The GPU shortage referenced in the original article title adds another dimension: NVIDIA's decision to allocate a greater proportion of its production capacity to data center AI accelerators (primarily the H100, H200, and Blackwell-series chips) rather than consumer graphics cards has both tightened supply of consumer GPUs and signaled the broader shift of semiconductor supply toward AI infrastructure, creating ripple effects across all segments of the consumer electronics supply chain.
What the Shortage Has Already Done to Gaming Hardware Prices
The Legion Go 2 price increase is part of a wave of gaming hardware price hikes that has swept through the industry over the past six months. The pattern is consistent across platform holders, PC manufacturers, and peripheral vendors alike.

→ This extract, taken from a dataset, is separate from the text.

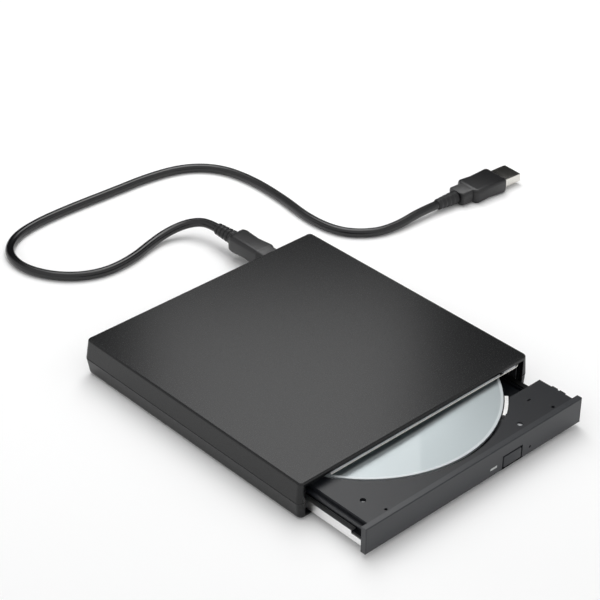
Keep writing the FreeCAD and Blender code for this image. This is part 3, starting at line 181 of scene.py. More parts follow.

| 📊 Gaming Hardware Price Increases — 2025/2026
• PS5 (Standard): $549.99 → $649.99 (+$100, +18%) — March 2026 • PS5 Pro: $749.99 → $899.99 (+$150, +20%) — March 2026 • Xbox consoles: Multiple increases totaling significant amounts — October 2025 (second hike) • Legion Go 2 (16GB): $1,099.99 → $1,499.99 (+$400, +36%) — April 2026 • Legion Go 2 (32GB): $1,349.99 → $1,999.99 (+$650, +48%) — April 2026 • Steam Deck OLED: Sold out in US for weeks — supply only recently restored March 2026 • Gaming laptops/desktops: Hundreds to thousands of dollars more than 18 months ago |
Android Headlines notes that the same shortage affecting the Legion Go 2 is also responsible for SSDs and RAM kits ballooning in price, gaming laptops and desktops costing hundreds to thousands more than they did a year or two ago, and smartphones becoming more expensive across the board. The DRAM shortage is, in other words, not a gaming-specific phenomenon — it is a fundamental constraint on the entire consumer electronics supply chain, and gaming hardware is feeling it with particular acuity because gaming devices tend to use large amounts of fast, expensive memory.
Will Prices Come Down?
Game Rant reports that DDR5 RAM prices in the retail market have started to taper off — but there is currently no indication that rates will drop back to their previous points. The distinction between stabilization and reduction is important: prices may stop rising, but they are unlikely to return to pre-shortage levels in the near term. The structural factors driving the shortage — AI infrastructure investment competing for memory production capacity — show no signs of reversing, and the memory manufacturers have limited incentive to aggressively expand supply in ways that would drive prices back down.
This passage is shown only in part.